This invention pertains to a machine for fabricating triaxial fabric, and more particularly to improvements in such a machine for the feeding under controlled tension of individual yarn ends and the guiding of yarn from the feeding means to the weaving mechanism under controlled tension and with minimum mechanical handling.
Triaxial fabric forming machines are disclosed, for example, in U.S. Pat. Nos. 4,015,637--Halton et al and 4,031,922--Trost et al, both of which are now of common assignment with the present application and both of which are incorporated herein by reference. Those patents both disclose vertically oriented machines with a rotating creel on a vertical axis carrying multi-end beams of warp supply yarn.
The multiplicity of yarn ends from these beams is guided inwardly and down to form two planar arrays aligned at the point of weaving along the fell line of the woven fabric. An individual yarn end, in successive stages of the triaxial weaving sequence, traverses from one end of an array to the other and then is transferred to the other array where it does the same thing. In such machines, the mechanism for maintaining uniform tension of each of the yarn ends is necessarily complex, in part because of the variation in individual yarn path lengths as the creel rotates, and in part because multiple ends are fed from each beam.

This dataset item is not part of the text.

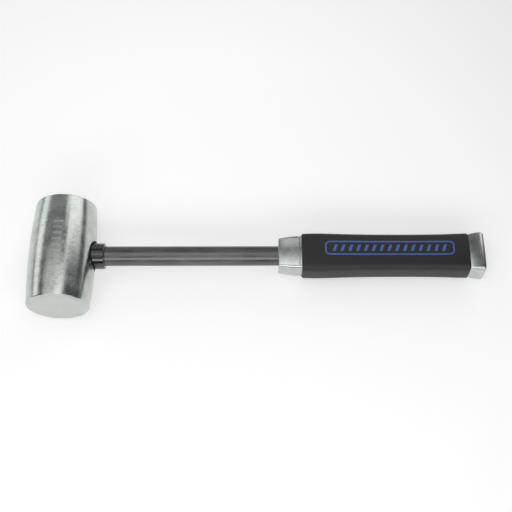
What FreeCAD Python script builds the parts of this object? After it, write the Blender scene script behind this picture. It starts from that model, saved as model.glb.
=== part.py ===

Various types of tension means, such as that identified by reference numeral 104 in FIG. 5 of U.S. Pat. No. 4,015,637, have been used. A specific mechanism for guiding the warp yarn ends as they traverse the weaving array is seen, for example, as track 40 in FIG. 2 of U.S. Pat. No. 4,036,262 along which travels yarn guiding divider plates 41 (as seen in FIG. 11). Divider plates (or guides 41) and track 40 together deflect the yarn path of each yarn end to provide an essentially constant length yarn path for that yarn end as it traverses about the array.
Still another form of warp yarn path compensator and guide is the closed path tubular guide 173, seen in FIG. 12 of U.S. Pat. No. 4,036,262.
Still other warp length compensating means for a triaxial weaving machine are disclosed in U.S. Pat. No. 4,170,249.
Notwithstanding these prior efforts to devise tensioning means and yarn path length compensators in a triaxial weaving machine, there remains a need for still further improvements with respect to these aspects in triaxial weaving machines. This need has become more apparent in the course of the recent development of methods and means for forming triaxial fabrics of high modulus fibers, such as graphite fibers. In conventional weaving with such fibers, efforts have been made to control the tension of individual yarn ends by virtue of the rolling friction of a yarn package on a supply spindle. No such tension controlling mechanism has heretofore been adapted in a triaxial weaving machine.
Moreover, informing fabrics from high modulus fibers, such as graphite, (beams) are undesirable because of the tendency of such high modulus fibers to break filaments or otherwise lose strength as they are wound onto a multi-end package.
It is also known that in certain circular knitting machines, rotating creels are provided with individual yarn packages mounted thereon. In knitting, however, unlike weaving, little or no yarn tension is desirable and for the most part yarn is fed from the individual packages on such creels with a minimum of tension.
There remains a need, therefore, for improved tensioning and yarn path length compensation means for triaxial fabric forming machines, and particularly for vertically oriented triaxial fabric forming machines with rotating creels.
More particularly, there remains a need for such improvements for use in the weaving of high modulus fibers.
It is, therefore, the general object of the present invention to provide such improved tensioning means, and to provide such means which more effectively control the tension in individual yarn ends of a triaxial fabric forming machine notwithstanding path length changes of an individual yarn end, and which permits the use of single end yarn packages.